September 1, 2005

Two recent assessments of Law and Literature

Within the past few months, from both sides of the table, important commentaries on the Law and Literature Movement (or "Enterprise") have appeared. Julie Stone Peters, a professor of English at Columbia, and Kenji Yoshino, a law professor at Yale, have each separately published articles -- she in the PMLA (Publication of the Modern Language Association), he in the Yale Law Journal. Peters' essay, which can be found at vol. 120#2 of the PMLA (2005), is called "Law, Literature, and the Vanishing Real: On the Future of an Interdisciplinary Illusion"; Yoshino's article is called "The City and the Poet" and appears in vol. 114 of the YLJ (2005) beginning at page 1835.

I happened to read these fine pieces in quick succession, yielding a benefit worth stressing here. People tend to neglect the truly interdisciplinary nature of the Law and Literature enterprise. Yoshino largely ignores the effect of this work upon literary theory and scholarship. Peters of course brings to the table her literary perspective; perhaps since she is a lawyer as well as an English professor, however, her effort also primarily "tests" the enterprise by weighing its influence on legal thought. Still, her literary sensitivities and training enhance her understanding of the enterprise's cross-disciplinary contributions, and she cites a number of literary scholars whom Yoshino has no doubt not read at all.
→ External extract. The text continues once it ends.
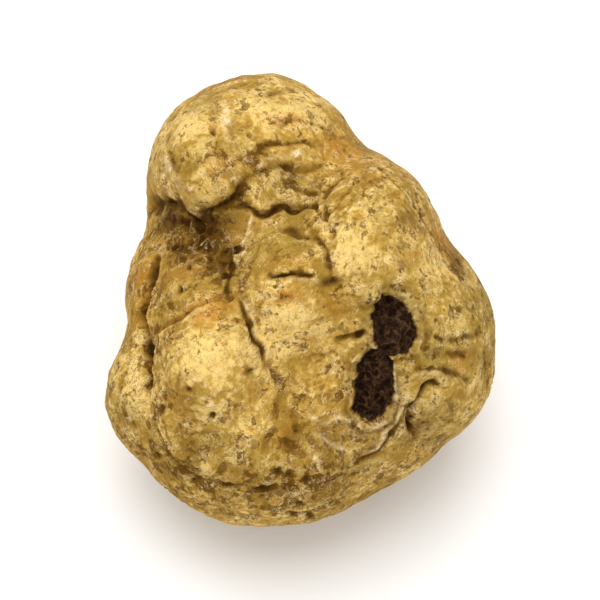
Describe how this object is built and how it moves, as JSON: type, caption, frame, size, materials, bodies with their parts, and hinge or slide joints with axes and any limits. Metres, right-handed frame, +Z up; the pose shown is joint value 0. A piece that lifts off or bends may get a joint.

It is worth emphasizing that in the 30 or so years since the onset of the "modern" movement, Law and Literature has informed the thinking and writing of many folks who do not have law degrees. (Geoffrey Hartman pointed this out several years ago in associating Law and Literature with the New Historicism and in stating that the enterprise has also produced some of the best examples of "cultural criticism".) There are important communities of scholars working today -- many of them younger people -- in English and other Literature departments, not only in the United States but in Italy, France, the UK, Scandanavia, Germany and the Netherlands, as well as in Australia and China. Some of these efforts, directed of course to speech act theory, rhetoric and traditional literary analyses of stories but also to technical considerations of authorship, intellectual property, and inheritance law, have advanced these subjects in a singularly inter-disciplinary way. Lawyers writing about the enterprise need to be more aware, perhaps, of the balance that has been sought and in part achieved by some who helped "pioneer" the enterprise, many of whom are still active in LHI.

One final, related point: Yoshino's ascription to Robert Weisberg of the bifurcation of the field into "Law in Literature" and "Law as Literature" is incorrect; Peters does better in tracing out the origins of this seeming dichotomy. (Robert Weisberg has contributed in many other ways to the field, primarily as a critic of what he deems to be a certain sentimentalism or questionable insistence that somehow the mere reading of "Literature" will make lawyers better people. I have answered him on this, trying to show that much of the work -- again -- has been interdisciplinary -- it tends not only to conflate the fields despite their natural resistance to any threat to their perceived uniqueness; but it also undermines rather than promotes the unitary assumptions of each separate discipline, and perhaps especially the idea that "Literature" is inherently edifying!) More important though then who said what first may be the over-emphasis in both essays of this only-superficial if pedagogically useful dichotomy, which actually originated in a two-volume work from the early '60's by famous New York civil rights lawyer Ephraim London.

The reading of stories, in my view, serves as the predicate for the understanding of law -- its power to mobilize rhetoric and form to advance its often covert agendas . So "Law-in-Literature" and "Law-as-Literature" are intertwined, not separate. These two essays, which make many other points not addressed here, can be profitably read together by the decreasingly segregated audiences of lawyers and literati.